→ What is expected: Extract exactly those lines that lie between the start of the material and the line with "return Compound(children=pins)", including both boundary lines and no others.

→ Information provided:
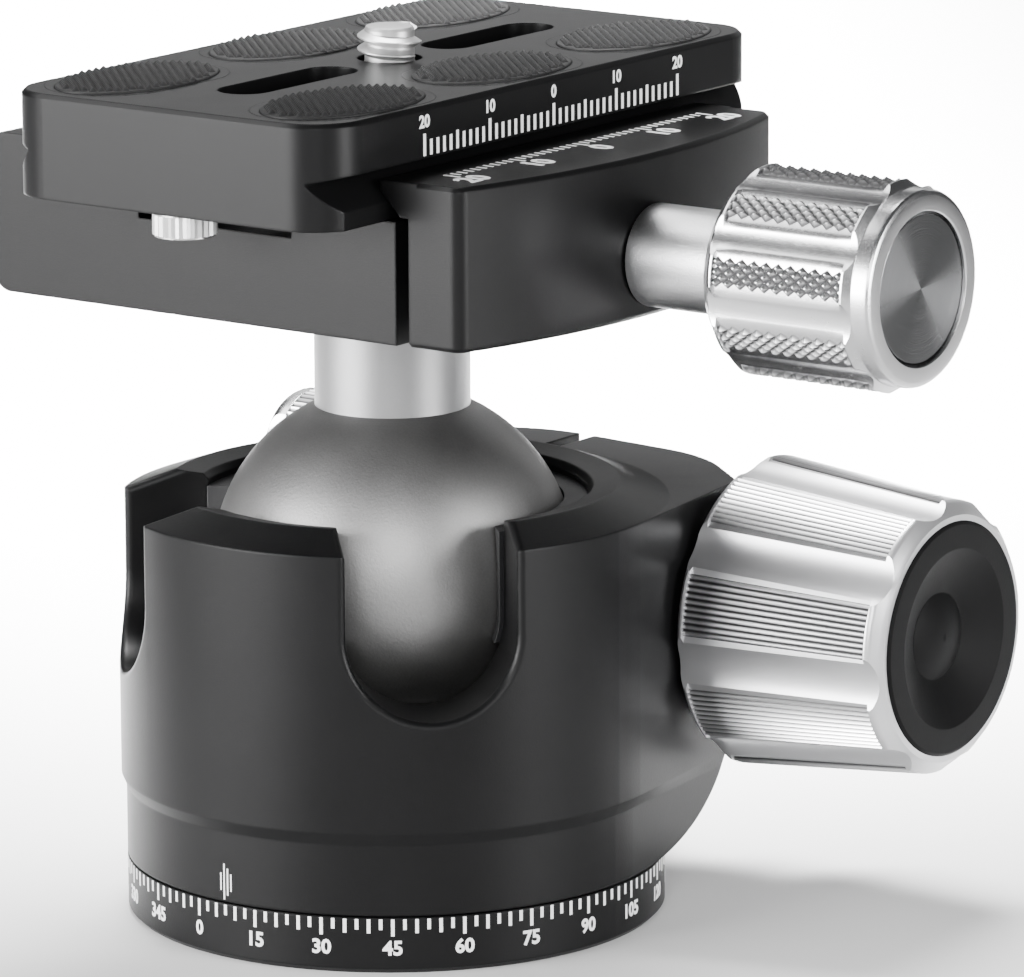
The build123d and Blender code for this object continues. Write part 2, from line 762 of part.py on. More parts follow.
def make_moving_jaw():
    bow = ThreePointArc((jaw_end_x, -clamp_half), (jaw_face_x, 0), (jaw_end_x, clamp_half))
    plan = make_face([
        bow,
        Line((jaw_end_x, clamp_half), (jaw_inner_x, clamp_half)),
        Line((jaw_inner_x, clamp_half), (jaw_inner_x, -clamp_half)),
        Line((jaw_inner_x, -clamp_half), (jaw_end_x, -clamp_half)),
    ])
    jaw = extrude(Pos(0, 0, clamp_bottom) * plan, jaw_top - clamp_bottom, dir=(0, 0, 1))
    corners = jaw.edges().filter_by(Axis.Z).group_by(Axis.X)[-1]
    jaw = fillet(corners, jaw_corner_round)
    outer_rims = jaw.faces().filter_by(Axis.Z)
    rim_edges = [e for face in outer_rims for e in face.edges() if e.center().X > jaw_inner_x + cut_over]
    jaw = chamfer(rim_edges, jaw_edge_chamfer)
    flank_end_x = jaw_inner_x - nose_root_inset
    jaw += prism_y([
        (nose_tip_x, nose_low_z),
        (flank_end_x, nose_sum - flank_end_x),
        (jaw_inner_x + cut_over, nose_sum - flank_end_x),
        (jaw_inner_x + cut_over, jaw_top),
        (nose_tip_x, jaw_top),
    ], clamp_half)
    for side in (-1, 1):
        jaw -= bore_x(
            pin_radius + shaft_fit, clamp_front_x, jaw_inner_x + pin_reach + pin_spare,
            side * pin_spacing / 2, screw_z)
    return jaw - bore_x(screw_bore, clamp_front_x, jaw_face_x + cut_over, 0, screw_z)


def make_jaw_pins():
    pins = [
        bore_x(pin_radius, clamp_front_x - pin_depth + face_gap, jaw_inner_x + pin_reach,
               side * pin_spacing / 2, screw_z)
        for side in (-1, 1)
    ]
    return Compound(children=pins)


def make_jaw_springs():
    """Outer shape of the two springs that push the jaws apart."""
    length = spring_pocket + jaw_slit - face_gap * 2
    coil = tube(spring_outer, pin_radius + shaft_fit, 0, length)
    springs = [
        along_x(clamp_front_x - spring_pocket + face_gap, side * pin_spacing / 2, screw_z) * coil
        for side in (-1, 1)
    ]
    return Compound(children=springs)


# ==== clamp screw and knob ==================================================================

hub_x = jaw_face_x + face_gap
clamp_knob_x = hub_x + hub_length
clamp_knob_end = clamp_knob_x + clamp_knob_length
disc_floor = clamp_knob_length - end_disc_thickness - end_disc_sunk


def make_clamp_screw():
    return bore_x(
        clamp_screw_radius, clamp_front_x - clamp_screw_depth, clamp_knob_x + disc_floor - face_gap,
        0, screw_z)


def make_knob_hub():
    hub = tube(hub_radius, clamp_screw_radius + seat_fit, 0, hub_length)
    return along_x(hub_x, 0, screw_z) * hub


def make_clamp_knob():
    rim = clamp_knob_radius - clamp_knob_rim_step
    rim_start = clamp_knob_length - clamp_knob_rim_length
    knob = turned([
        (0, 0),
        (clamp_knob_radius - clamp_knob_root_chamfer, 0),
        (clamp_knob_radius, clamp_knob_root_chamfer),
        (clamp_knob_radius, rim_start - clamp_knob_rim_step),
        (rim, rim_start),
        (rim, clamp_knob_length),
        (0, clamp_knob_length),
    ])
    knob = fillet(knob.faces().sort_by(Axis.Z)[-1].edges(), clamp_knob_rim_round)
    knob = fluted(
        knob, clamp_knob_flutes, clamp_flute_start, clamp_knob_radius, clamp_knob_radius, 0,
        rim_start, clamp_flute_radius, clamp_flute_depth)
    knob -= rod(clamp_screw_radius + seat_fit, -cut_over, disc_floor)
    knob -= rod(end_disc_radius + end_disc_gap, disc_floor, clamp_knob_length + cut_over)
    return along_x(clamp_knob_x, 0, screw_z) * knob


def make_end_disc():
    disc = rod(end_disc_radius, disc_floor, disc_floor + end_disc_thickness)
    disc = chamfer(disc.faces().sort_by(Axis.Z)[-1].edges(), end_disc_edge)
    return along_x(clamp_knob_x, 0, screw_z) * disc


# ==== quick-release plate ===================================================================

plate_half = plate_length / 2
groove_low_z = flank_sum - root_x
groove_high_z = groove_low_z + groove_root
side_low_z = groove_high_z + groove_rise
stop_y = plate_half - stop_screw_inset


def plate_section():
    half = [
        (flange_half_width, plate_bottom),
        (flange_half_width, plate_bottom + flange_edge_height),
        (root_x, groove_low_z),
        (root_x, groove_high_z),
        (side_x, side_low_z),
        (side_x, plate_top),
    ]
    return half + [(-x, z) for x, z in reversed(half)]


def make_plate():
    blank = extrude(RectangleRounded(plate_width, plate_length, plate_corner), plate_thickness)
    blank = chamfer(blank.faces().sort_by(Axis.Z)[-1].edges(), plate_edge)
    plate = (Pos(0, 0, plate_bottom) * blank) & prism_y(plate_section(), plate_half + cut_over)
    for side in (-1, 1):
        slot = Pos(0, side * slot_centre, plate_bottom - cut_over) * extrude(
            SlotOverall(slot_length, slot_width, 90), plate_thickness + 2 * cut_over)
        recess = Pos(0, side * slot_centre, plate_bottom - cut_over) * extrude(
            SlotOverall(slot_length + slot_recess_width - slot_width, slot_recess_width, 90),
            slot_recess_depth + cut_over)
        screw_hole = Pos(0, side * stop_y, 0) * rod(
            stop_screw_radius + seat_fit, plate_bottom - cut_over, plate_bottom + stop_screw_thread)
        plate -= slot + recess + screw_hole
    for pocket in pad_places():
        plate -= pocket * extrude(
            SlotOverall(pad_length, pad_width, 90), -pad_sunk)
    plate -= rod(camera_screw_radius + shaft_fit, plate_bottom, plate_top + cut_over)
    return plate - rod(camera_screw_head + head_room, plate_bottom - cut_over, camera_recess_z)


def pad_places():
    return [
        Pos(x, y, plate_top)
        for x in (-pad_row, pad_row)
        for y in (-pad_spacing, 0, pad_spacing)
    ]


def make_rubber_pads():
    pad = extrude(
        SlotOverall(pad_length - 2 * seat_fit, pad_width - 2 * seat_fit, 90), pad_sunk + pad_proud)
    return Compound(children=[place * Pos(0, 0, -pad_sunk) * pad for place in pad_places()])


def make_camera_screw():
    clip_top = camera_recess_z - face_gap
    head_high = clip_top - camera_clip_thickness
    head_low = head_high - camera_screw_head_height
    screw = rod(camera_screw_head, head_low, head_high)
    screw += rod(camera_shank_radius, head_low + cut_over, plate_top + cut_over)
    screw += rod(camera_screw_radius, plate_top, plate_top + camera_screw_proud)
    screw = chamfer(screw.faces().sort_by(Axis.Z)[-1].edges(), plate_edge)
    return screw - block(
        -camera_screw_head, camera_screw_head, -driver_slot_width / 2, driver_slot_width / 2,
        head_low - cut_over, head_low + driver_slot_depth)


def make_camera_clip():
    clip_top = camera_recess_z - face_gap
    return tube(
        camera_clip_radius, camera_shank_radius + seat_fit, clip_top - camera_clip_thickness, clip_top)


def make_stop_screws():
    screw = rod(stop_screw_head, plate_bottom - stop_screw_head_height, plate_bottom)
    screw += rod(stop_screw_radius, plate_bottom - cut_over, plate_bottom + stop_screw_thread - face_gap)
    low = plate_bottom - stop_screw_head_height
    socket = rod(stop_screw_radius * 0.8, low - cut_over, low + stop_screw_head_height / 2)
    return Compound(children=[Pos(0, side * stop_y, 0) * (screw - socket) for side in (-1, 1)])


parts = {
    "base_disc": make_base_disc(),
    "tripod_bush": make_tripod_bush(),
    "pan_washer": make_pan_washer(),
    "pan_retainer": make_pan_retainer(),
    "retainer_screws": make_retainer_screws(),
    "pan_plate": make_pan_plate(),
    "pan_screws": make_pan_screws(),
    "housing": make_housing(),
    "ball_sleeve": make_ball_sleeve(),
    "seat_cup": make_seat_cup(),
    "lower_seat": make_lower_seat(),
    "disc_springs": make_disc_springs(),
    "ball": make_ball(),
    "stem": make_stem(),
    "swivel_washer": make_swivel_washer(),
    "pinch_bolt": make_pinch_bolt(),
    "bolt_washer": make_bolt_washer(),
    "knob_washer": make_knob_washer(),
    "main_knob": make_main_knob(),
    "main_knob_insert": make_knob_insert(),
    "main_knob_cap": make_knob_cap(),
    "drag_knob": make_drag_knob(),
    "drag_screw": make_drag_screw(),
    "drag_tip": make_drag_tip(),
    "clamp_body": make_clamp_body(),
    "stem_screw": make_stem_screw(),
    "moving_jaw": make_moving_jaw(),
    "jaw_pins": make_jaw_pins(),
    "jaw_springs": make_jaw_springs(),
    "clamp_screw": make_clamp_screw(),
    "clamp_knob_hub": make_knob_hub(),
    "clamp_knob": make_clamp_knob(),
    "clamp_knob_disc": make_end_disc(),
    "plate": make_plate(),
    "rubber_pads": make_rubber_pads(),
    "camera_screw": make_camera_screw(),
    "camera_screw_clip": make_camera_clip(),
    "stop_screws": make_stop_screws(),
}

for name, solid in parts.items():
    export_step(solid, f"parts/{name}.step")
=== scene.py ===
import math
from collections import namedtuple

import bmesh
import bpy
from bpy.props import FloatProperty, FloatVectorProperty, IntProperty, PointerProperty
from mathutils import Matrix, Vector


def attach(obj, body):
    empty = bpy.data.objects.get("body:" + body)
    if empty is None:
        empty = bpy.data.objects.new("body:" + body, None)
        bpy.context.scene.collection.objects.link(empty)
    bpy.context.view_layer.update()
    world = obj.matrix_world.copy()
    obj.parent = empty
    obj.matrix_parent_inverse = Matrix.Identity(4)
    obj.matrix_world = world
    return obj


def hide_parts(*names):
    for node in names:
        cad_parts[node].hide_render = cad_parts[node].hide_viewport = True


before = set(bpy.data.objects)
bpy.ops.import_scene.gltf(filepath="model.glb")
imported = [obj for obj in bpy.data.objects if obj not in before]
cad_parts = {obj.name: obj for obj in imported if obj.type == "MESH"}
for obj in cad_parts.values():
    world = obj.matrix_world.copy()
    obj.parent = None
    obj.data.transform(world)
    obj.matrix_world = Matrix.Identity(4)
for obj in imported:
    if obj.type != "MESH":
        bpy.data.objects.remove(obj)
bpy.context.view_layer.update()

bl_info = {
    "name": "Tripod ball head",
    "version": (1, 0, 0),
    "blender": (4, 5, 0),
    "location": "View3D > Sidebar > Ball head",
    "description": "Dresses a tripod ball head with its finishes, scales, knurls and threads",
    "category": "Object",
}

MM = 0.001
WELD = 1e-7  # metres within which vertices are one
BUMP_HEIGHT = 0.0001  # metres of a bump at full strength
PRINT_THICKNESS = 0.06  # millimetres of the scales' paint


# ---- places on the head, in millimetres and degrees, as the solids have them --------------

# A fluted knob on an axis along X: where its root is, the way it points, the crest's radius
# at the root (low) and at its length (high), and its flutes: how many, the first one's
# angle, the tool's radius and how deep it cuts.
Knob = namedtuple("Knob", "root direction low high length flutes first tool depth")
MAIN_KNOB = Knob(Vector((26.5, 26.0, 28.4)), 1, 15.6, 13.5, 22.4, 8, 170.4, 6.0, 0.9)
CLAMP_KNOB = Knob(Vector((42.98, 0, 69.0)), 1, 10.1, 10.1, 19.1, 9, 178.0, 4.6, 0.65)
DRAG_KNOB = Knob(Vector((-17.6, 24.0, 38.2)), -1, 6.4, 6.4, 13.4, 4, -65.0, 7.0, 0.7)

PAN_RADIUS = 26.8
BASE_TOP = 5.6
BASE_ZERO_TURN = -98.9
HOUSING_BOTTOM = 5.8
INDEX_TURN = -91.2
JAW_TOP = 78.8
JAW_INNER_X = 21.6
PLATE_SIDE_X = 19.7
PLATE_TICK_LOW = 80.4
PLATE_NUMERAL_LOW = 83.07
PLATE_TOP = 85.13
PAD_PLACES = [(x, y) for x in (-12.4, 12.4) for y in (-23.8, 0.0, 23.8)]
STOP_SCREW_Y = 32.35
STOP_SCREW_KNURL_LOW = 72.75
CAMERA_SCREW_TOP = 88.33


# ==== settings ===============================================================================

COLOUR = {"subtype": "COLOR", "size": 3, "min": 0, "max": 1}


class BallHeadFinish(bpy.types.PropertyGroup):
    """Colours and gloss of the finishes"""
    black: FloatVectorProperty(
        name="Black anodising", description="Colour of the anodised pieces",
        default=(0.0036, 0.0036, 0.0038), **COLOUR)
    black_roughness: FloatProperty(
        name="Black roughness", description="Roughness of the anodised pieces",
        default=0.36, min=0, max=1)
    black_gloss: FloatProperty(
        name="Black gloss", description="Specular level of the anodised pieces",
        default=0.16, min=0, max=1)
    ball: FloatVectorProperty(
        name="Ball", description="Colour of the blasted ball",
        default=(0.29, 0.288, 0.286), **COLOUR)
    silver: FloatVectorProperty(
        name="Silver", description="Colour of the bare aluminium",
        default=(0.80, 0.80, 0.81), **COLOUR)
    steel: FloatVectorProperty(
        name="Steel", description="Colour of the bright steel",
        default=(0.52, 0.515, 0.51), **COLOUR)
    rubber: FloatVectorProperty(
        name="Rubber", description="Colour of the pads; the main knob's cap is half as light",
        default=(0.0095, 0.0095, 0.0098), **COLOUR)
    paint: FloatVectorProperty(
        name="Scale paint", description="Colour of the ticks and numerals",
        default=(0.82, 0.82, 0.82), **COLOUR)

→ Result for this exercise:
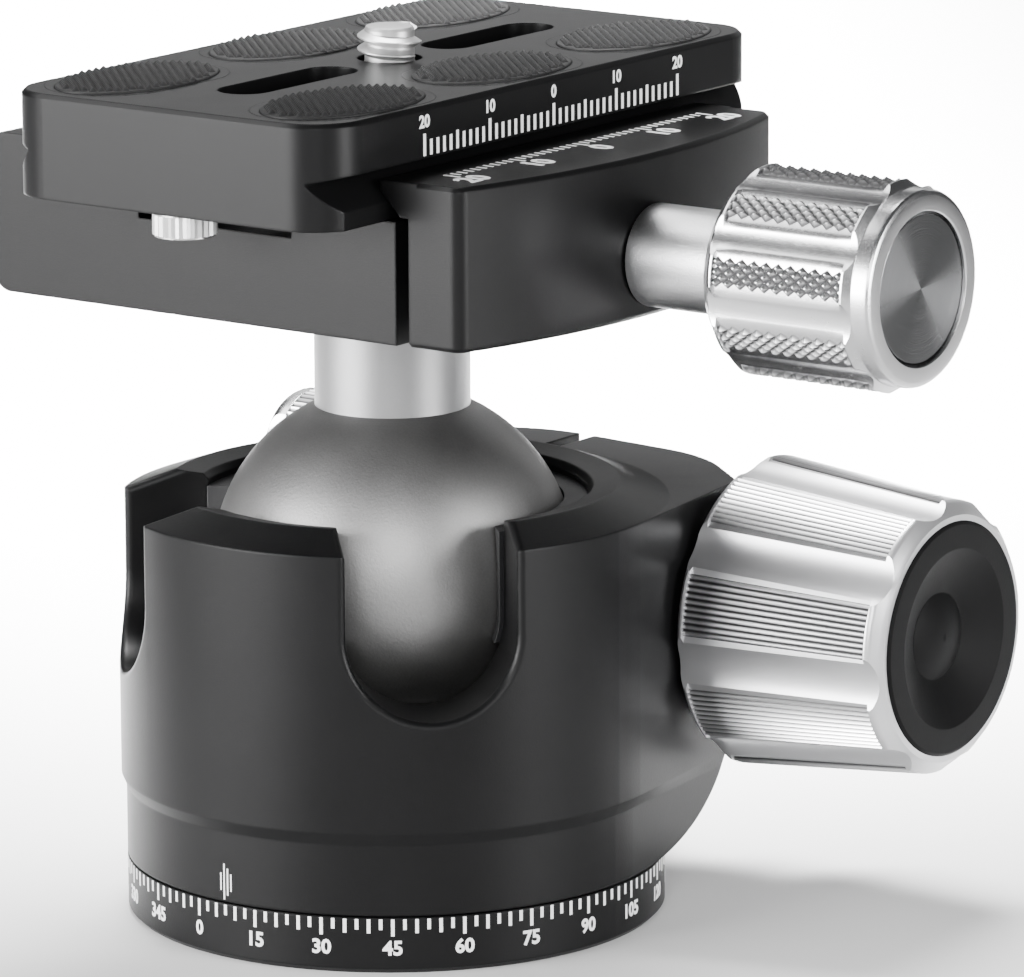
The build123d and Blender code for this object continues. Write part 2, from line 762 of part.py on. More parts follow.
def make_moving_jaw():
    bow = ThreePointArc((jaw_end_x, -clamp_half), (jaw_face_x, 0), (jaw_end_x, clamp_half))
    plan = make_face([
        bow,
        Line((jaw_end_x, clamp_half), (jaw_inner_x, clamp_half)),
        Line((jaw_inner_x, clamp_half), (jaw_inner_x, -clamp_half)),
        Line((jaw_inner_x, -clamp_half), (jaw_end_x, -clamp_half)),
    ])
    jaw = extrude(Pos(0, 0, clamp_bottom) * plan, jaw_top - clamp_bottom, dir=(0, 0, 1))
    corners = jaw.edges().filter_by(Axis.Z).group_by(Axis.X)[-1]
    jaw = fillet(corners, jaw_corner_round)
    outer_rims = jaw.faces().filter_by(Axis.Z)
    rim_edges = [e for face in outer_rims for e in face.edges() if e.center().X > jaw_inner_x + cut_over]
    jaw = chamfer(rim_edges, jaw_edge_chamfer)
    flank_end_x = jaw_inner_x - nose_root_inset
    jaw += prism_y([
        (nose_tip_x, nose_low_z),
        (flank_end_x, nose_sum - flank_end_x),
        (jaw_inner_x + cut_over, nose_sum - flank_end_x),
        (jaw_inner_x + cut_over, jaw_top),
        (nose_tip_x, jaw_top),
    ], clamp_half)
    for side in (-1, 1):
        jaw -= bore_x(
            pin_radius + shaft_fit, clamp_front_x, jaw_inner_x + pin_reach + pin_spare,
            side * pin_spacing / 2, screw_z)
    return jaw - bore_x(screw_bore, clamp_front_x, jaw_face_x + cut_over, 0, screw_z)


def make_jaw_pins():
    pins = [
        bore_x(pin_radius, clamp_front_x - pin_depth + face_gap, jaw_inner_x + pin_reach,
               side * pin_spacing / 2, screw_z)
        for side in (-1, 1)
    ]
    return Compound(children=pins)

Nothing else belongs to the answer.